TASK DESCRIPTION:
Take the records below and print them verbatim up to and including the line that carries "bake_transform(front_cloth)".

# MATERIAL start

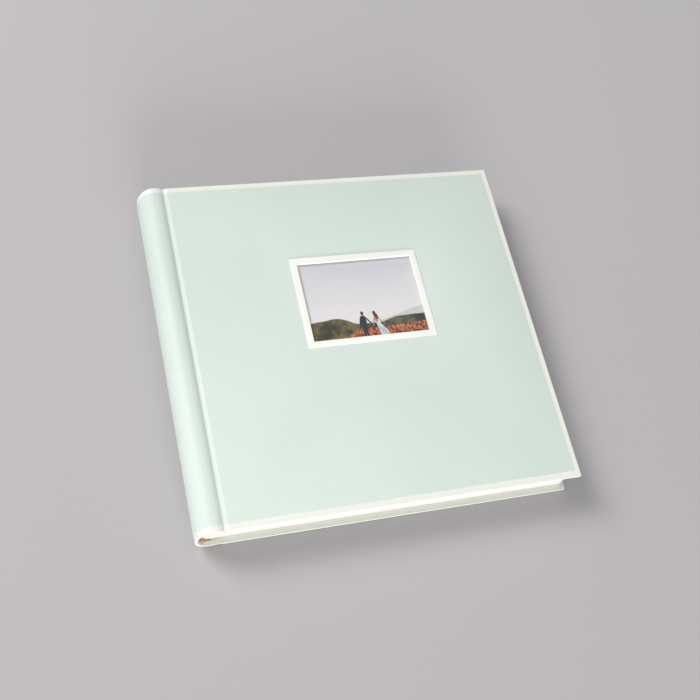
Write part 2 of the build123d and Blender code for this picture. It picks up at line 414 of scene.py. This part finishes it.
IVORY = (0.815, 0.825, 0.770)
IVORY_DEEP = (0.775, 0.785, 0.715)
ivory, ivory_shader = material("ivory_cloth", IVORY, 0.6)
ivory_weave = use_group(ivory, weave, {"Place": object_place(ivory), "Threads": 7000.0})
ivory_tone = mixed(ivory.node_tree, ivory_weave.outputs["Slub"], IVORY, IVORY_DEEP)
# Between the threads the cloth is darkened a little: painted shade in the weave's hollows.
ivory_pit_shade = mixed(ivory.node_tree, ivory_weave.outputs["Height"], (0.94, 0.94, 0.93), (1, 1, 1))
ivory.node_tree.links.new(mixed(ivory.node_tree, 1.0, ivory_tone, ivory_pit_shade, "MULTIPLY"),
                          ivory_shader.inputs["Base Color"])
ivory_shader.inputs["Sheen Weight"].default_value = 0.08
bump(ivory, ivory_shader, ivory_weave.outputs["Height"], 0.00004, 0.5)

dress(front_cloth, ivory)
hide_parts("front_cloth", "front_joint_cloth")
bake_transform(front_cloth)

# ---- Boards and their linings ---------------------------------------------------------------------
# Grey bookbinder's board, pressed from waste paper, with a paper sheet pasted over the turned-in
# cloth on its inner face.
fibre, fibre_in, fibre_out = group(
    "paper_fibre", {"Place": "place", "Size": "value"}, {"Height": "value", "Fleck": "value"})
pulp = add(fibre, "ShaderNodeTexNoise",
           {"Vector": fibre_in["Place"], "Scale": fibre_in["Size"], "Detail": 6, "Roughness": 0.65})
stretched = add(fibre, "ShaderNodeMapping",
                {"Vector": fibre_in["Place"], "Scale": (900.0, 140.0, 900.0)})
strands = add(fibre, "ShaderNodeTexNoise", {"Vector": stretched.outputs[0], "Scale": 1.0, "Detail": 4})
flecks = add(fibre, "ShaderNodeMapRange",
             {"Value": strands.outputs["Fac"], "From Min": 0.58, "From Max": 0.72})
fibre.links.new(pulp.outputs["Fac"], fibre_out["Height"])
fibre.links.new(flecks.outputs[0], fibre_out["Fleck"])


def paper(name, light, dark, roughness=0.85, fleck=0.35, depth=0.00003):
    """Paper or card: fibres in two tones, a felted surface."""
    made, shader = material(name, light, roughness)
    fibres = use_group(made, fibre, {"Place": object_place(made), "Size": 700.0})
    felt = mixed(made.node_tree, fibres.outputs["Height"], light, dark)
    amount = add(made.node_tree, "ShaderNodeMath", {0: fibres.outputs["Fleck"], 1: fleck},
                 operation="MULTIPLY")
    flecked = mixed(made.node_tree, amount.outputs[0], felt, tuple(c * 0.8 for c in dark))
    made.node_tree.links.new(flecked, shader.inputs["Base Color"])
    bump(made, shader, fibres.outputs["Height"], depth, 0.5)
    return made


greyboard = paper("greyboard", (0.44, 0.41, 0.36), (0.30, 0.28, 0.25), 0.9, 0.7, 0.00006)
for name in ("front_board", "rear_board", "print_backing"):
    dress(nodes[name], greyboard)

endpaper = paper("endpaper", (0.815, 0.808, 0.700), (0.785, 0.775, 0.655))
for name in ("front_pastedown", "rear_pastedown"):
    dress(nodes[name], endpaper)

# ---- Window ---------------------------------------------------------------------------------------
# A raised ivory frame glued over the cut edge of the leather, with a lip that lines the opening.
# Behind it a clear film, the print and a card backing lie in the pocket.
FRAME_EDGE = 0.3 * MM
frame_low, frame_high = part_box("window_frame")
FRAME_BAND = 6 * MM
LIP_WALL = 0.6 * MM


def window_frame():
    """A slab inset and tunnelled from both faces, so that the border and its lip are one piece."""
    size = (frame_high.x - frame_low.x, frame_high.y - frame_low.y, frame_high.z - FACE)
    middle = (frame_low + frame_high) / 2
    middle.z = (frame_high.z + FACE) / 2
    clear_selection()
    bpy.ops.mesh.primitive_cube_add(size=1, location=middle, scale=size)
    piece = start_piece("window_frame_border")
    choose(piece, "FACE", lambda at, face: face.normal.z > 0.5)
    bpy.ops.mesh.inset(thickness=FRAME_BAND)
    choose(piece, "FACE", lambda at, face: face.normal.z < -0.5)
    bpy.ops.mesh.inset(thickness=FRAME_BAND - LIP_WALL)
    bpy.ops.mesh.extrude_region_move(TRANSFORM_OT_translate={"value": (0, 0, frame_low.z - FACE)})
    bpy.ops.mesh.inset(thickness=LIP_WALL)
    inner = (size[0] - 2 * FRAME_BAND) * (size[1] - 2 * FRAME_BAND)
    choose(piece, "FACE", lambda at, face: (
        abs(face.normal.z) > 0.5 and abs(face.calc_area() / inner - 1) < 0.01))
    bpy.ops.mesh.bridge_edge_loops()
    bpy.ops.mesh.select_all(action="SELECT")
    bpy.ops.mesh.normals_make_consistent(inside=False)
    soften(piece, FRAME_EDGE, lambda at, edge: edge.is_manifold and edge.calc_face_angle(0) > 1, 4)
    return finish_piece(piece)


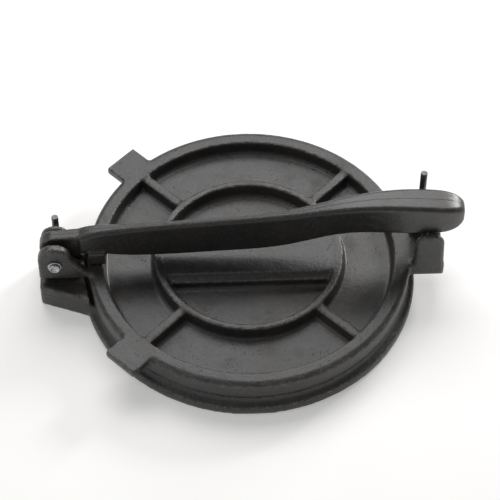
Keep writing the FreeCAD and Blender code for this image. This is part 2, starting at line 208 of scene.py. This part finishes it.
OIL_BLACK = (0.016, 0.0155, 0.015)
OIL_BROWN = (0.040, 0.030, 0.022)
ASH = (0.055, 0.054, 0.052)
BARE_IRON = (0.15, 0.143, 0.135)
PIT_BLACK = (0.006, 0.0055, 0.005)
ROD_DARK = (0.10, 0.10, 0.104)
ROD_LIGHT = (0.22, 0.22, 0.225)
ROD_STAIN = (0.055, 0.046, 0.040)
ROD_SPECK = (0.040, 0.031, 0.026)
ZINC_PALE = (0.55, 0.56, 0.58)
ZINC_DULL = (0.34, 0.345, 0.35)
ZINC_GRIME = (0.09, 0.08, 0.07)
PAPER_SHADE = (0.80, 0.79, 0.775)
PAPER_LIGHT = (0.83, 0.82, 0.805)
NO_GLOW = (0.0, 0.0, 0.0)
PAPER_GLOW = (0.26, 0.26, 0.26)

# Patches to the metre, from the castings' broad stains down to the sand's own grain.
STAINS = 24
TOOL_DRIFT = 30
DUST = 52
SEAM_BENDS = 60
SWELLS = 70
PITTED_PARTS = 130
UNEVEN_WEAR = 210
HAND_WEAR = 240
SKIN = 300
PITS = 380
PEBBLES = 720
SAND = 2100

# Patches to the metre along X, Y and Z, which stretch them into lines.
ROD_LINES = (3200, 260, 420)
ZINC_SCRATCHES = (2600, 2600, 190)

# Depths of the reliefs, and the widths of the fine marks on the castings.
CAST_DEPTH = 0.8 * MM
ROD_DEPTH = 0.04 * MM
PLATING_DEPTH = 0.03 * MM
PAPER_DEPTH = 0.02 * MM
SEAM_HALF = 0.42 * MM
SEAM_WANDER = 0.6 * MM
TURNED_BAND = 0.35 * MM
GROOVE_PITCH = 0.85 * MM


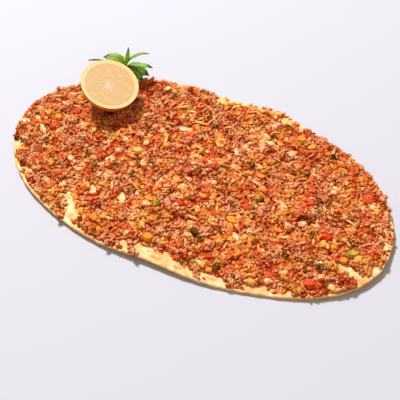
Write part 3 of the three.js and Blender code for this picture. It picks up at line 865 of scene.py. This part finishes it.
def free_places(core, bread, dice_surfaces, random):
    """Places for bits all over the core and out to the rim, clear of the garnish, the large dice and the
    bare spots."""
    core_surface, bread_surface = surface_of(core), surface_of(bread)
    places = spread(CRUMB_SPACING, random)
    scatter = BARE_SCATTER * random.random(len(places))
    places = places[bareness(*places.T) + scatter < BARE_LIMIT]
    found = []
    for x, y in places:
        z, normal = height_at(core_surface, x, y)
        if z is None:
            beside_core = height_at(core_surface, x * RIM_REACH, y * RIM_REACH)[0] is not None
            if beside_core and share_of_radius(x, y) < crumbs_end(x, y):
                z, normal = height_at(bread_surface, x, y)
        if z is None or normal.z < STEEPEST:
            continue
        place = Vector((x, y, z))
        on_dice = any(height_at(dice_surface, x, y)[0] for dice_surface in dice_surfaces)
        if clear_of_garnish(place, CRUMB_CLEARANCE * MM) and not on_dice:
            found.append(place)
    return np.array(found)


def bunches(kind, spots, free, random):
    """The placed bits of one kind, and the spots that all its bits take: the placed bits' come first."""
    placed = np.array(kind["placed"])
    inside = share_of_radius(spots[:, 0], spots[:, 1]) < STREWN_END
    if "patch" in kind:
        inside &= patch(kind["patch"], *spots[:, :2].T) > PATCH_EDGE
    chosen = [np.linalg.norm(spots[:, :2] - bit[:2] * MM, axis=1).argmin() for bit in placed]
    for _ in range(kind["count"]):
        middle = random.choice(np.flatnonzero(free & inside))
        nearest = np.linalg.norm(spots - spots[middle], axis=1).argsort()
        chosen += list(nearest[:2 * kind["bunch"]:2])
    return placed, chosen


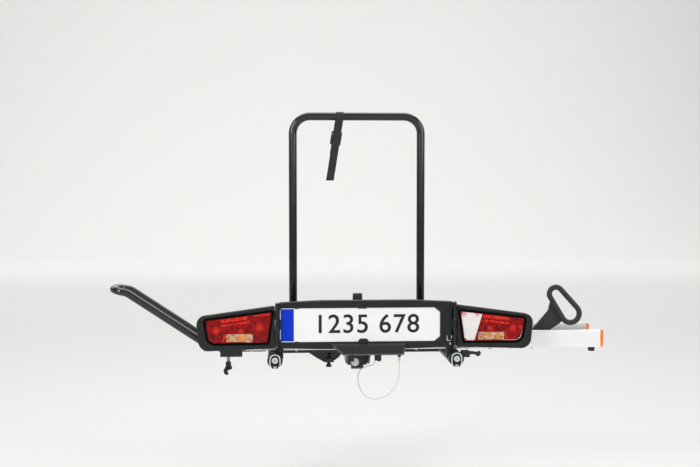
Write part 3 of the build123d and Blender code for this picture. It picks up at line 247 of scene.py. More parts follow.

# MATERIAL end

THE SOLUTION:
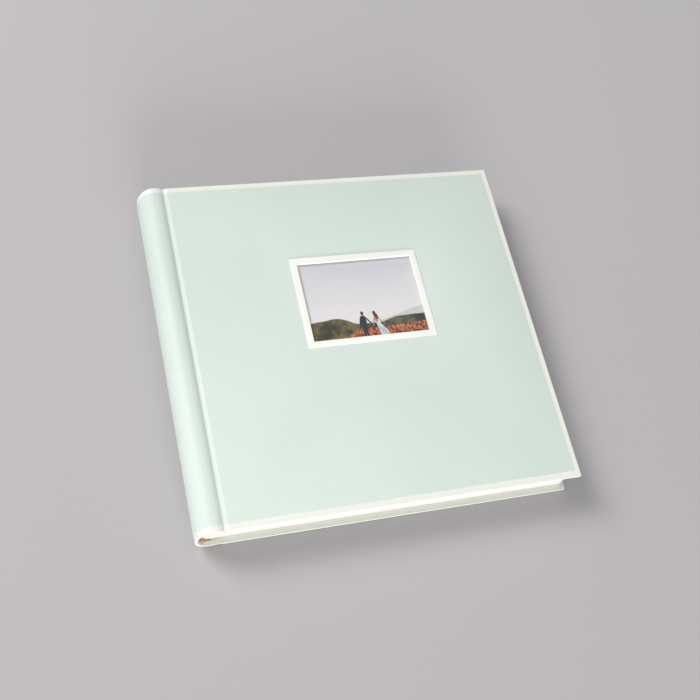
Write part 2 of the build123d and Blender code for this picture. It picks up at line 414 of scene.py. This part finishes it.
IVORY = (0.815, 0.825, 0.770)
IVORY_DEEP = (0.775, 0.785, 0.715)
ivory, ivory_shader = material("ivory_cloth", IVORY, 0.6)
ivory_weave = use_group(ivory, weave, {"Place": object_place(ivory), "Threads": 7000.0})
ivory_tone = mixed(ivory.node_tree, ivory_weave.outputs["Slub"], IVORY, IVORY_DEEP)
# Between the threads the cloth is darkened a little: painted shade in the weave's hollows.
ivory_pit_shade = mixed(ivory.node_tree, ivory_weave.outputs["Height"], (0.94, 0.94, 0.93), (1, 1, 1))
ivory.node_tree.links.new(mixed(ivory.node_tree, 1.0, ivory_tone, ivory_pit_shade, "MULTIPLY"),
                          ivory_shader.inputs["Base Color"])
ivory_shader.inputs["Sheen Weight"].default_value = 0.08
bump(ivory, ivory_shader, ivory_weave.outputs["Height"], 0.00004, 0.5)

dress(front_cloth, ivory)
hide_parts("front_cloth", "front_joint_cloth")
bake_transform(front_cloth)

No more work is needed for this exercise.